Whoever's interested can say so here.  But there are rules.
1: You must be nice when you do this.
2: The 1st one who replies is the one I'll RP with unless he/she isn't OK with this stuff.
3: If you wanted to RP with me, but someone replied before you, don't be alarmed.  I'll include you in another RP.
4: Keep it SFW.  I can't stress this enough.


----------



## Astus (May 24, 2016)

finding and getting a babyfur to RP on here is going to be like trying to get a person with mysophilia to take a bath


----------



## RinkuTheRuffian (May 25, 2016)

Astusthefox said:


> finding and getting a babyfur to RP on here is going to be like trying to get a person with mysophilia to take a bath


Stop bumping the thread, that makes it easier! :V


----------



## lockaboss (Jun 12, 2016)

HHHHHHHHHHHHIIIIIIIIIIIIII


----------



## Zipline (Jun 12, 2016)

lockaboss said:


> HHHHHHHHHHHHIIIIIIIIIIIIII


*pets* Hi dog.


----------



## lockaboss (Jun 12, 2016)

*tail wags* :3


----------



## PokemonAll4One (Jun 14, 2016)

Zipline said:


> Does being sarcastic count as nice? Then sure
> No other people offered to so I guess I win
> This one made me giggle
> Sexy Fun Weapons? Jeepers, I was not going to but if you insist.

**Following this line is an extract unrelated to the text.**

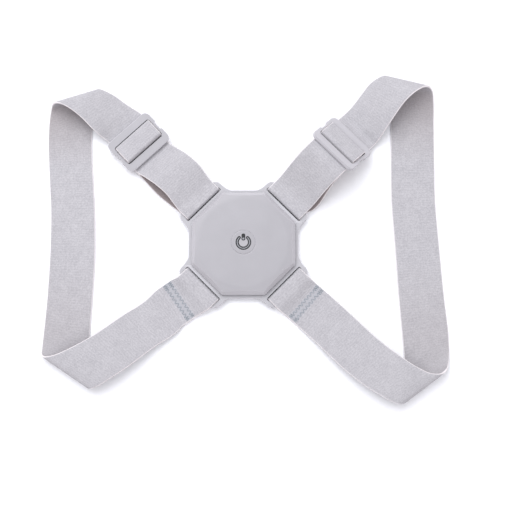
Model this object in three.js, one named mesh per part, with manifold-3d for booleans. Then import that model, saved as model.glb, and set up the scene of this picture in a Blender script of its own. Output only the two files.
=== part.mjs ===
// Posture corrector: an octagonal electronic module that sits between the shoulder
// blades, and two loops of elastic webbing that the arms go through. It lies face up
// on a table, as it comes out of its box. Millimetres, +Z up, origin in the middle of
// the module's back face.

import * as THREE from 'three';
import { mergeVertices } from 'three/addons/utils/BufferGeometryUtils.js';
import Module from 'manifold-3d';

const wasm = await Module();
wasm.setup();

// Clearances
const fitGap = 0.3; // between two separate pieces
const layerGap = 0.15; // between two layers of one strap

// Webbing
const strapWidth = 31;
const strapThickness = 1.5;
const bendRadius = 1.2; // middle of the webbing where it turns round a bar
const halfStrap = strapThickness / 2;
const seamLength = 26; // webbing turned back under itself past a lower ear's bar
const seamFrom = 0.6; // where the sewn stretch starts, as a share of seamLength

// Module, lower shell
const housingAcross = 76.4; // over the flats of the rim
const rimWidth = 2.2; // rim that shows round the cover
const rimThickness = 2.6;
const rimRound = 0.6;
const earLift = 0.9; // underside of the rim above the webbing that lies under it
const undercut = 1.7; // how far the lower body stands back from the rim
const floorThickness = 1.6;
const wall = 1.8;
const edgeRound = 1;

// Ears and their slots, measured outward along each diagonal
const slotInset = 0.3; // from the rim's flat to the slot
const slotRoom = 1.1; // wider than the webbing is thick
const slotSlack = 0.6; // beside the webbing, each side
const earBar = 5.4; // plastic outside the slot
const earMargin = 2.7; // plastic beside the slot, each side
const earCorner = 4.5;
const flatShare = 0.21; // straight part of a flat, as a share of housingAcross

// Cover
const coverWall = 2.3; // straight outer wall above the rim
const chamferOut = 1.8;
const chamferUp = 2.1;
const crownInset = 4.5; // from the cover's flats to the crown's round edge
const crownLift = 1.4; // edge of the crown above the chamfer
const crownRise = 0.5; // middle of the crown above its edge
const outerSlope = 0.26;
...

Such a naughty overfed baby.
> Also I am not a baby... So yeah. Go upstairs to sleep and I will keep Lopunny company. ;3


SFW is an acronym for Safe For Work.  Meaning, the RP can't be sexual.


----------



## Babyfur Phelan (Nov 27, 2016)

Hello


----------



## PokemonAll4One (Nov 27, 2016)

Hi.


----------



## Cercis Lycalopex (Dec 20, 2016)

Ohai, not sure why this was bumped to me, but im here nonetheless. Sooo....hi i guess


----------